Cleveland advises the Democracy to return to first principles.


This cartoon of Grover Cleveland is not in R.C. Bowman's books; but Volume XXX of Public Opinion includes (page 120) a glowing review of his cartoons and those of Minneapolis Journal cartoonist Charles L. "Bart" Bartholomew, whose cartoons also were published in book form that year.

"Readers of Public Opinion must already be aware that we place a high value upon the work of Mr. Bowman of the Minneapolis Tribune and "Bart" (Charles L. Bartholomew) of the Minneapolis Journal. With the cartoons of the press of the whole United States at our disposal, we find week after week that topics of the times are more effectively illustrated by these two men than by any others."

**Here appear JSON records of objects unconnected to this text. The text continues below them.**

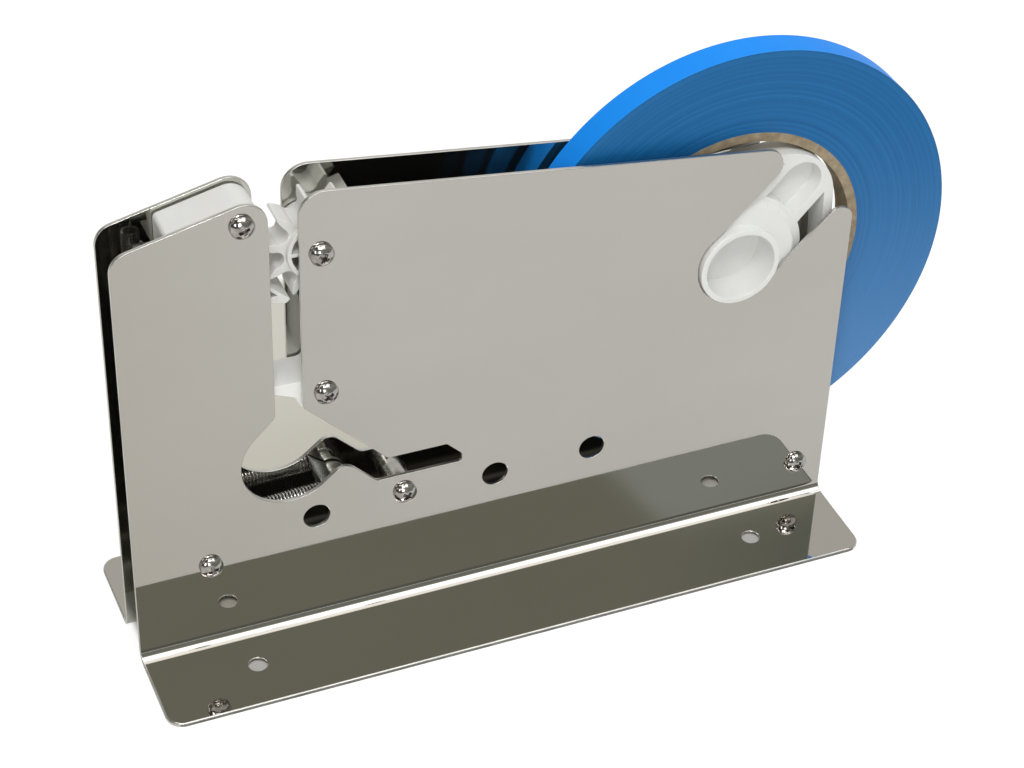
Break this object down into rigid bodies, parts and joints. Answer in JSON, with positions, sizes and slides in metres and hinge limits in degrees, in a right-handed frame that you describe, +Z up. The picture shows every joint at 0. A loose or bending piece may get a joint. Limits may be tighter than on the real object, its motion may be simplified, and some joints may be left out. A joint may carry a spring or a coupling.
{
  "type": "bag neck sealer",
  "caption": "Bench device that tapes the neck of a bag pushed down a slot between bent steel plates, with a sprung pawl, star wheel, knife gate and a tape roll on a lift-out hub.",
  "frame": {"origin": "middle of the four flange holes, on the plane that the two foot flanges stand on", "axes": "+X along the plates towards the tape roll, +Y across from the front plate to the back plate, +Z up"},
  "size_m": [0.2523, 0.0754, 0.1632],
  "materials": {
    "steel_sheet": "fine brushed, nearly mirror-bright stainless sheet",
    "chrome_screws": "bright plated screw heads",
    "turned_steel": "turned steel",
    "spring_steel": "drawn spring wire",
    "blade_steel": "ground blade steel",
    "white_plastic": "satin moulded acetal",
    "core_board": "wound brown board",
    "blue_tape": "blue film tape with fine winding lines"
  },
  "bodies": {
    "frame": {"front_plate": "steel_sheet", "back_plate": "steel_sheet", "front_screws": "chrome_screws", "back_screws": "chrome_screws", "plate_spacers": "turned_steel", "pawl_pivot": "turned_steel", "star_spindle": "turned_steel", "gate_pivot": "turned_steel", "catch_pivot": "turned_steel", "anchor_pins": "turned_steel", "pawl_spring": "spring_steel", "gate_spring": "spring_steel", "catch_spring": "spring_steel"},
    "star": {"star_wheel": "white_plastic"},
    "pawl": {"pawl_lever": "white_plastic", "pawl_pin": "turned_steel"},
    "gate": {"gate_lever": "white_plastic", "tape_knife": "blade_steel", "knife_screws": "chrome_screws"},
    "catch": {"catch_lever": "steel_sheet", "catch_roller": "turned_steel", "catch_blade": "blade_steel"},
    "roll": {"hub": "white_plastic", "tape_core": "core_board", "tape_roll": "blue_tape"}
  },
  "joints": [
    {"name": "pawl_swing", "type": "hinge", "parent": "frame", "child": "pawl", "pos_m": [-0.0742, 0, 0.1429], "axis": [0, 1, 0], "range_deg": [0, 14], "stiffness_Nm_per_rad": 0.5, "springref_deg": -11.46, "deforming": ["pawl_spring"]},
    {"name": "star_spin", "type": "hinge", "parent": "frame", "child": "star", "pos_m": [-0.0526, 0, 0.1292], "axis": [0, 1, 0], "continuous": true},
    {"name": "gate_swing", "type": "hinge", "parent": "frame", "child": "gate", "pos_m": [-0.0521, 0, 0.0827], "axis": [0, -1, 0], "range_deg": [0, 55], "stiffness_Nm_per_rad": 0.1, "springref_deg": -17.19, "deforming": ["gate_spring"]},
    {"name": "catch_swing", "type": "hinge", "parent": "frame", "child": "catch", "pos_m": [-0.04, 0, 0.027], "axis": [0, 1, 0], "range_deg": [0, 10], "stiffness_Nm_per_rad": 0.3, "springref_deg": -5.73, "deforming": ["catch_spring"]},
    {"name": "roll_spin", "type": "hinge", "parent": "frame", "child": "roll", "pos_m": [0.07384, 0, 0.09536], "axis": [0, 1, 0], "continuous": true}
  ]
}
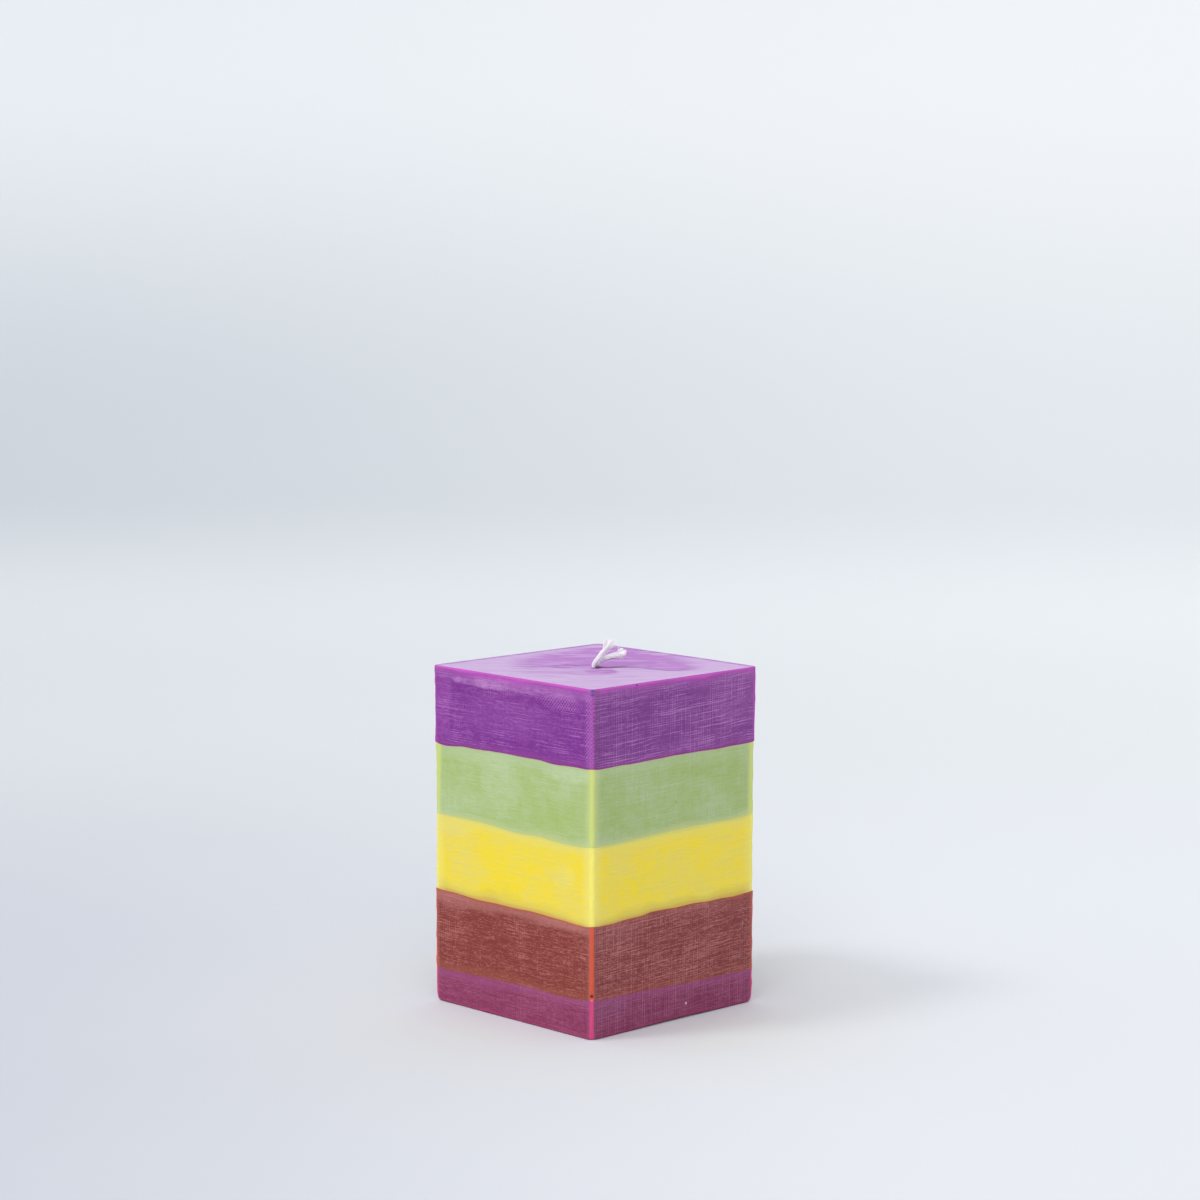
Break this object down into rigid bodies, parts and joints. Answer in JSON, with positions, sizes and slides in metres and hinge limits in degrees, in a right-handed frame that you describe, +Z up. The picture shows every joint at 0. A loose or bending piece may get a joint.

In the review, we find that Bowman's book cost 25 cents. Bartholomew's was only 5 cents and was published in color.


* P.S.: Looking through the book once more, I note that there is a cartoon about the execution of McKinley's assassin, anarchist Leon Czolgosz, on page 94. McKinley was shot on September 6 and died a week later; Czologosz was convicted of the assassination on September 24 and electrocuted at Auburn Prison on October 29.